O Banco Nacional de Itens é uma base de informações com questões elaboradas por professores qualificados de todo o Brasil. Diferentes avaliações são baseadas neste arquivo, como o Sistema de Avaliação da Educação Básica (Saeb) e o Exame Nacional de Desempenho de Estudantes (Enade), além do próprio Enem. Cada prova tem um conjunto de questões específico, de acordo com uma matriz de referência.
Mesmo com os entraves do ano passado, o Inep ainda não divulgou se o banco do Enem foi atualizado entre 2022 e 2023. Procurado, o órgão não respondeu aos questionamentos de GZH. Antes de 2019, em gestões anteriores, o BNI era atualizado a cada ano. Agora, a falta de transparência deixa professores e alunos desamparados.
Com as incertezas, cresce a preocupação de especialistas com o exame, tanto em relação à qualidade da prova quanto pela importância da inclusão de temas atuais dentro das 180 questões da avaliação.
— Historicamente, o Enem sempre propôs temas muito atualizados, tanto na redação como em suas questões. Temos vivenciado muitas coisas que não podem ficar de fora da prova. A violência e o extremismo desencadeando ataques nas escolas, os atentados do dia 8 de janeiro, as guerras, questões ambientais. Esse contato com a realidade é fundamental para os estudantes — destaca a professora Catarina de Almeida Santos, da Faculdade de Educação da Universidade de Brasília (UnB).

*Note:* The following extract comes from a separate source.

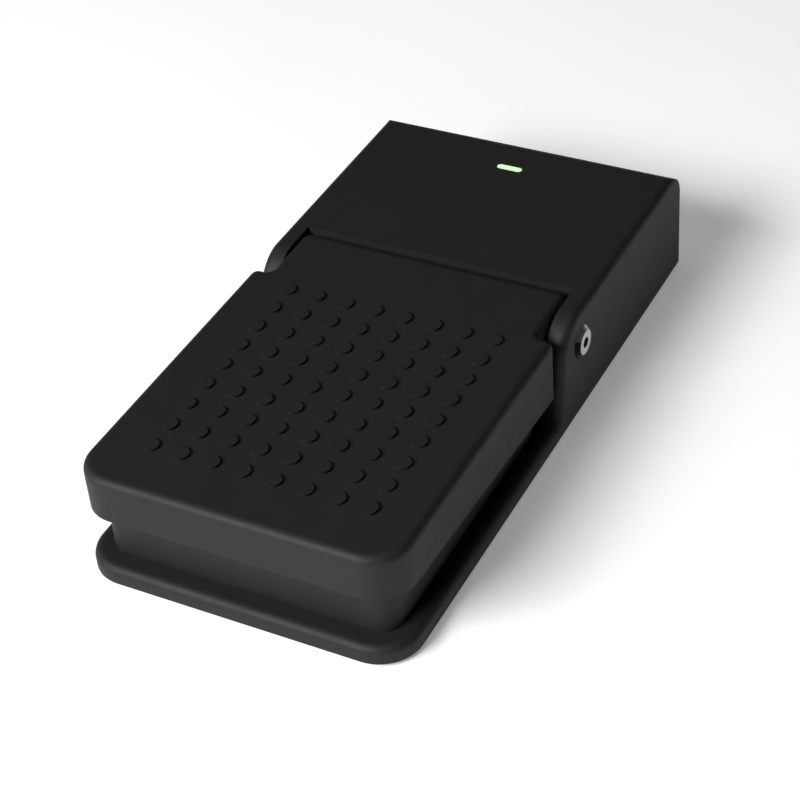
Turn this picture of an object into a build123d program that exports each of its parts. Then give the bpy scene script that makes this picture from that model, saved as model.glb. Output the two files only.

A construção do banco funciona da seguinte forma: após a seleção de uma banca de profissionais responsáveis por formular as questões, realizada por chamamento público, as perguntas são submetidas a testagens, para entender a viabilidade e qualidade, conforme uma série de critérios. Caso sejam aprovadas, as questões entram para o banco. As demais ficam reservadas para serem utilizadas como segunda opção, caso faltem questões mais de maior qualidade nos testes.
Mesmo com as incertezas, os professores estão preparando seus alunos para um cenário ideal de Enem: uma prova que aborde tópicos relevantes da atualidade, vinculada aos temas em voga em 2023. Segundo os docentes, é importante que os estudantes estejam atentos a assuntos como inteligência artificial, as guerras da Ucrânia e do Oriente Médio, por exemplo.
Na prática, teremos um Enem feito como tem sido há 14 anos. A matriz está desatualizada, especialmente quando olhamos para esse contexto de escolas que já adaptaram o currículo à proposta do Novo Ensino Médio.
TALITA MARCÍLIA
Coordenadora pedagógica do Ensino Médio no Colégio Humboldt
— Temos que esperar temas da atualidade. Não tem como desvincular esses temas das competências e habilidades cobradas em cada área. O aluno que não está antenado à realidade terá problemas. Eles precisam ler notícias e estarem atentos a esses assuntos — recomenda Francis Madeira Sales, analista de dados de inteligência educacional e professor do cursinho Fleming.
Defasagem da matriz de referência
Outro tema que tem sido fonte de preocupação é a defasagem da matriz do Enem, que é a mesma desde 2009. Existe uma matriz de referência para cada uma das quatro áreas do conhecimento abordadas no Enem – Ciências Humanas e suas Tecnologias, Ciências da Natureza e suas Tecnologias, Linguagens, Códigos e suas Tecnologias e Matemática e suas Tecnologias.
Nelas, encontram-se eixos cognitivos, habilidades e competências que são adquiridas durante o Ensino Médio, e é com base nisso que a prova é construída. Com o cenário do Novo Ensino Médio, muitos docentes estão com o receio de que os estudantes oriundos do novo formato encontrem um exame que não dialoga com seus aprendizados no modelo atual na escola.
— Isso tem gerado muita angústia para os alunos. Na prática, teremos um Enem feito como tem sido há 14 anos. A matriz está desatualizada, especialmente quando olhamos para esse contexto de escolas que já adaptaram o currículo à proposta do Novo Ensino Médio. Estamos fazendo simulados no modelo antigo, mas não é o que acontece nos itinerários formativos — relata Talita Marcília, coordenadora pedagógica do Ensino Médio no Colégio Humboldt, de São Paulo (SP).
No início do ano, o Ministério da Educação anunciou que o Enem adotaria um novo formato no próximo ano. Meses depois, entretanto, o ministro da Educação, Camilo Santana, anunciou que a ideia de modificar a prova a partir de 2024 foi deixada de lado, por enquanto. Especialistas acreditam que a proposta de mudança no Ensino Médio deve ser implementada antes de haver alterações no formato do Enem.
— É impossível fazer um Enem a partir de itinerários formativos. Não faz nem sentido implementar um novo modelo sem que esteja definida a situação do Ensino Médio no Brasil. — argumenta a professora Catarina de Almeida, da UNB.